Longtime House Democratic Leader Passes the Torch

Key Dates
December 15, 2022 – Target Adjournment of 117th Congress: 27 days
December 16, 2022 – Continuing Resolution Expires: 28 days
January 3, 2023 – Swearing-in of 118th Congress: 46 days

The election results are becoming much more clear, with Republicans clinching enough seats to control the House and Democrats holding the Senate. Below are links to updated WSW reports putting these developments into context:

Meanwhile, Congress kicked off the lame duck period this week, facing a long to-do list. While they did not get through much of it ahead of the Thanksgiving break, several notable things happened. Here’s what you might have missed:

The Democratic House “Triumvirate” Takes a Step Back. Yesterday, House Speaker Nancy Pelosi – the first woman ever elected Speaker – confirmed what many had suspected: she will not seek the position of House Democratic Leader next Congress. Shortly thereafter, her two lieutenants – Majority Leader Steny Hoyer (D-MD) and Whip Jim Clyburn (D-SC) – also announced they would step aside and not seek the other top two positions in Democratic leadership. Instead, they are “passing the torch” to the next generation. As it currently stands, Rep. Hakeem Jeffries (D-NY) is likely to be the Democratic Leader, Rep. Katherine Clark (D-MA) will be Minority Whip, and Rep. Pete Aguilar (D-CA) will be Conference Chair. While formal elections have yet to occur, Democratic insiders have said they hope for a “bloodless” transition, and they seem on track for that outcome.

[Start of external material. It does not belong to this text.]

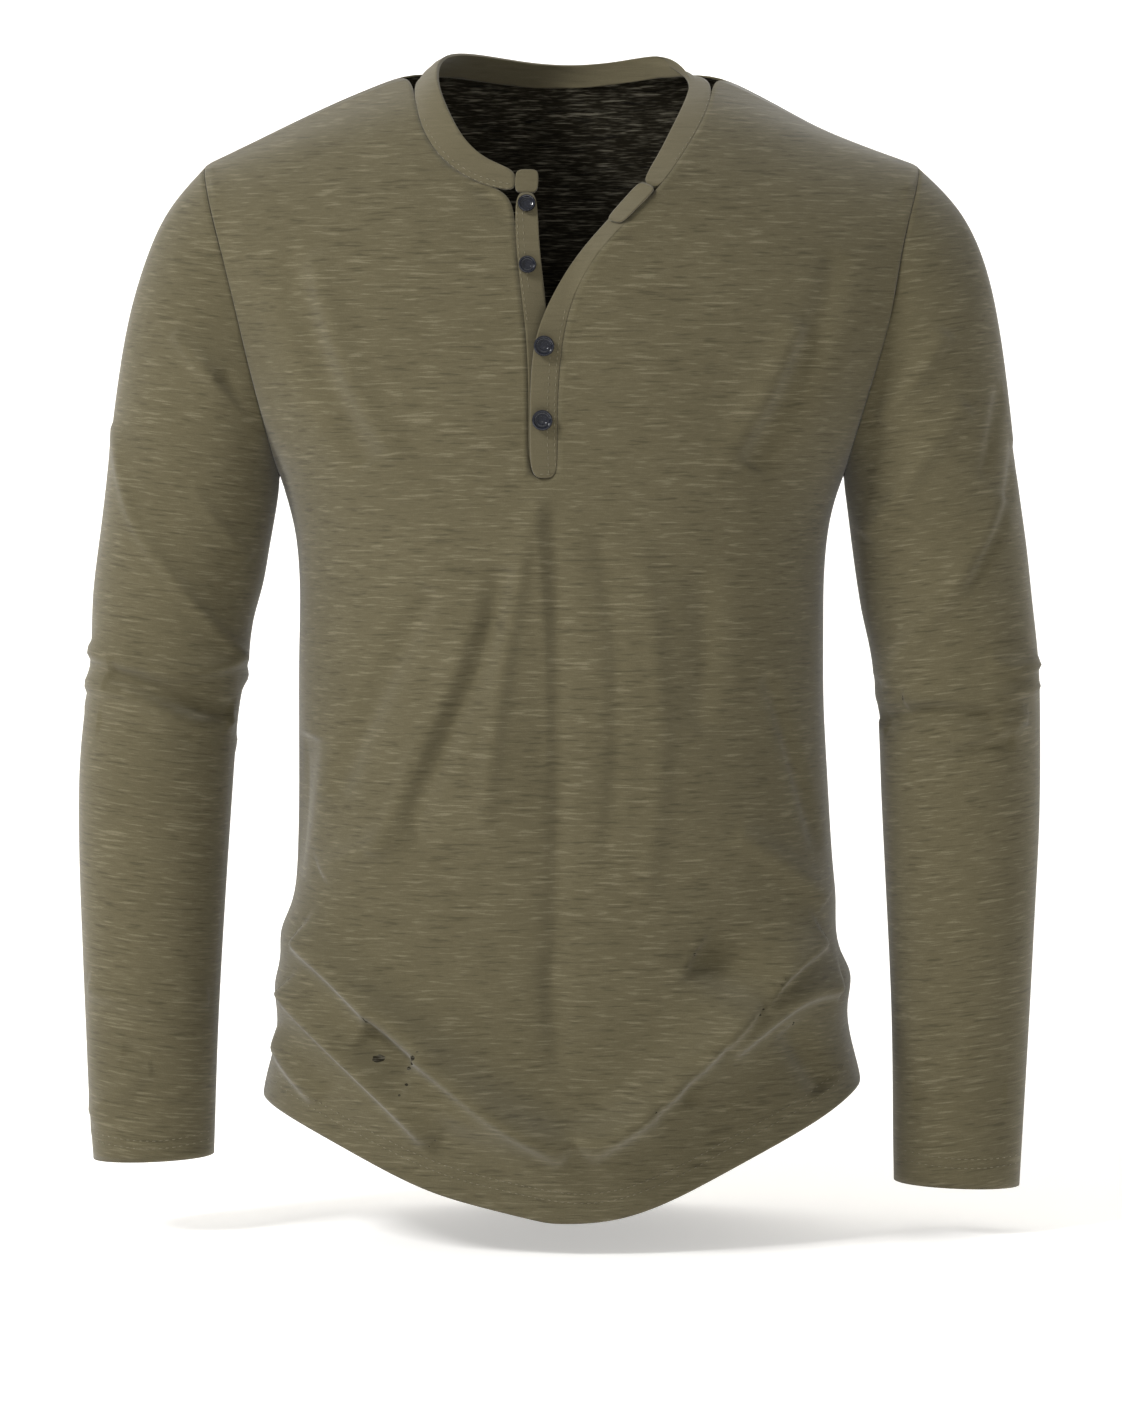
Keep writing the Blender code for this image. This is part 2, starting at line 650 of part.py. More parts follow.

Trump Announces Another Run for President. On Tuesday, former President Trump announced that he would once again seek the Republican nomination for President. While several Republicans immediately came forward and endorsed him, many potential 2024 contenders – including Sen. Rick Scott (R-FL), Tim Scott (R-SC), and former Vice President Mike Pence – did not. Your WSW team will continue to monitor how this may impact the nascent House Republican Majority.

Omnibus Deal Inches Closer. This week, Senate Appropriations Committee Chairman Patrick Leahy (D-VT) said he thought he was “pretty close” to an agreement with Ranking Member Richard Shelby (R-AL), both of whom retiring at the end of this Congress. The goal is to get a conference framework agreement before Thanksgiving. The issues here remain the same as when Congress adjourned for the final weeks of the mid-term election campaign, including how best to divide funding between defense and non-defense discretionary spending and whether to include policy riders that either side considers to be “poison pills.” The White House also asked for additional supplemental funding: $27.7 billion for Ukraine; $9 billion for additional COVID-19 operations funding; and an unspecified amount for disaster relief funding.

Senate Advances Legislation Protecting Same-Sex Marriage. Codifying the right to same-sex marriage passed a key procedural hurdle on Wednesday when the Senate voted 62-37 to end a filibuster on the measure. While the bill would not set a national requirement that all states must legalize same-sex marriage, it would require individual states to recognize another state’s legal marriage.

While this is notable in and of itself, it also shows that Congressional Democrats intend to move quickly on their outstanding lame duck items.